Siting and design considerations that mitigate impacts include:

  • Consult with the BIA and the landowner to determine how paleontological trust resources will be handled for the project. If in situ preservation of the paleontological record is desired, the following mitigation measures could be applicable.
  • Determine whether paleontological resources exist in the project area based on the sedimentary context, a records search of finds in the area, and/or a professional paleontological survey.
  • Develop a paleontological resources management plan for areas with a high potential to contain significant fossils of scientific value.
  • Prepare a mitigation plan for avoiding, removing fossils, or monitoring construction activities.

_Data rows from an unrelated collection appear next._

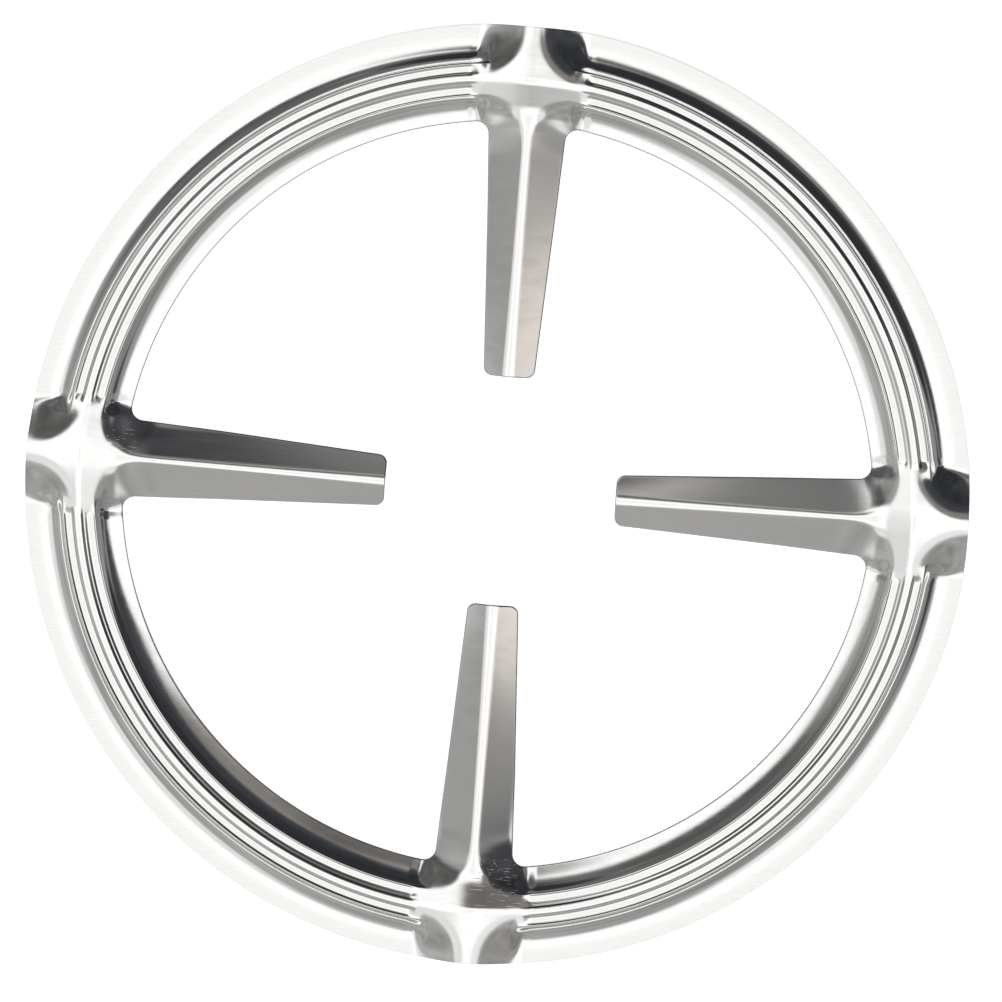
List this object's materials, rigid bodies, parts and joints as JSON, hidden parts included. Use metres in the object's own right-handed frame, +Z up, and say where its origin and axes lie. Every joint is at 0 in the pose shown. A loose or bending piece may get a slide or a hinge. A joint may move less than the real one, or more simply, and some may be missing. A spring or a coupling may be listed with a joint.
{
  "type": "stove pot stand",
  "caption": "Round stamped sheet-steel trivet: a beaded ring with ridged arms that point at an open centre, laid over a burner so that a small pot stands on it.",
  "frame": {"origin": "centre of the ring, on the surface that the stand lies on", "axes": "+Z up through the ring's centre; the arms lie along +X, -X, +Y and -Y"},
  "size_m": [0.145, 0.145, 0.0034],
  "materials": {
    "stainless_steel": "bright stainless steel with a fine brushed grain, polished on the ridges"
  },
  "bodies": {
    "root": {"pot_stand": "stainless_steel"}
  },
  "joints": []
}
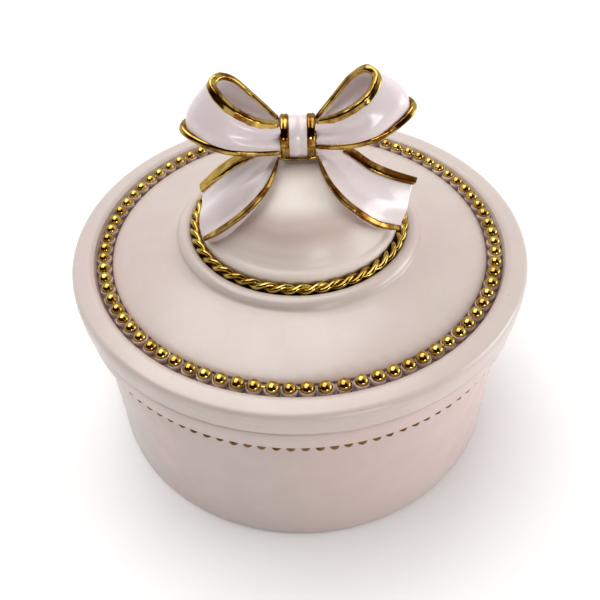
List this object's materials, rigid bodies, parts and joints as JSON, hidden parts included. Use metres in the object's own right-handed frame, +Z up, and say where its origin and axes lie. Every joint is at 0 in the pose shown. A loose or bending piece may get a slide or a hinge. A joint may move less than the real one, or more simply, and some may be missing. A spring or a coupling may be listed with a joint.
{
  "type": "trinket box",
  "caption": "Round resin trinket box with a lift-off beaded lid, a domed knob ringed by a gold rope, and a moulded ribbon bow as its handle.",
  "frame": {"origin": "centre of the underside, on the surface that the box stands on", "axes": "+Z up along the box's axis, -Y towards the front of the bow, +X to the right when facing the front of the bow"},
  "size_m": [0.1094, 0.1094, 0.0973],
  "materials": {
    "blush_resin": "satin blush-beige painted cast resin with a faint pink tint",
    "dome_resin": "satin cream painted cast resin",
    "ribbon_resin": "semi-gloss pale lilac-pink painted cast resin",
    "gold_trim": "bright metallic gold plating on cast resin",
    "pad_felt": "short-napped grey-beige felt"
  },
  "bodies": {
    "bowl": {"foot_pad": "pad_felt", "base_bowl": "blush_resin", "base_bead_trim": "gold_trim"},
    "lid": {"lid_shell": "blush_resin", "lid_bead_trim": "gold_trim", "lid_rope_trim": "gold_trim", "lid_dome": "dome_resin", "bow_core": "ribbon_resin", "knot_band": "ribbon_resin", "knot_left_edge": "gold_trim", "knot_right_edge": "gold_trim", "left_loop": "ribbon_resin", "left_loop_upper_edge": "gold_trim", "left_loop_lower_edge": "gold_trim", "right_loop": "ribbon_resin", "right_loop_upper_edge": "gold_trim", "right_loop_lower_edge": "gold_trim", "left_tail": "ribbon_resin", "left_tail_inner_edge": "gold_trim", "left_tail_outer_edge": "gold_trim", "right_tail": "ribbon_resin", "right_tail_inner_edge": "gold_trim", "right_tail_outer_edge": "gold_trim"}
  },
  "joints": [
    {"name": "lid_lift", "type": "slide", "parent": "bowl", "child": "lid", "axis": [0, 0, 1], "range_m": [0, 0.06]}
  ]
}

General Mitigation Measures

General mitigation practices and principles that could apply to any or all phases of a geologic sequestration project include:

  • Follow guidance in paleontological resources management plan. For example:
    • Monitoring of all excavation and earthmoving in sensitive areas by a professional paleontologist may be required.
    • A discovery of a paleontological specimen during any phase of the project could result in a work stoppage in the vicinity of the find until it can be evaluated by a professional paleontologist.
    • Periodic monitoring of known significant paleontological resources in the vicinity of the development (including areas where new road access has been provided) may be required to reduce the potential for looting and vandalism. Should loss or damage be detected, additional protective measures or further action (e.g., resource removal by a professional paleontologist) may be needed to mitigate the impact.
  • Educate workers and the public on the consequences of unauthorized collection or sale of fossils.
  • Use existing roads to the maximum extent feasible to avoid additional surface disturbance.
  • During all phases of the project, keep equipment and vehicles within the limits of the previously disturbed construction area.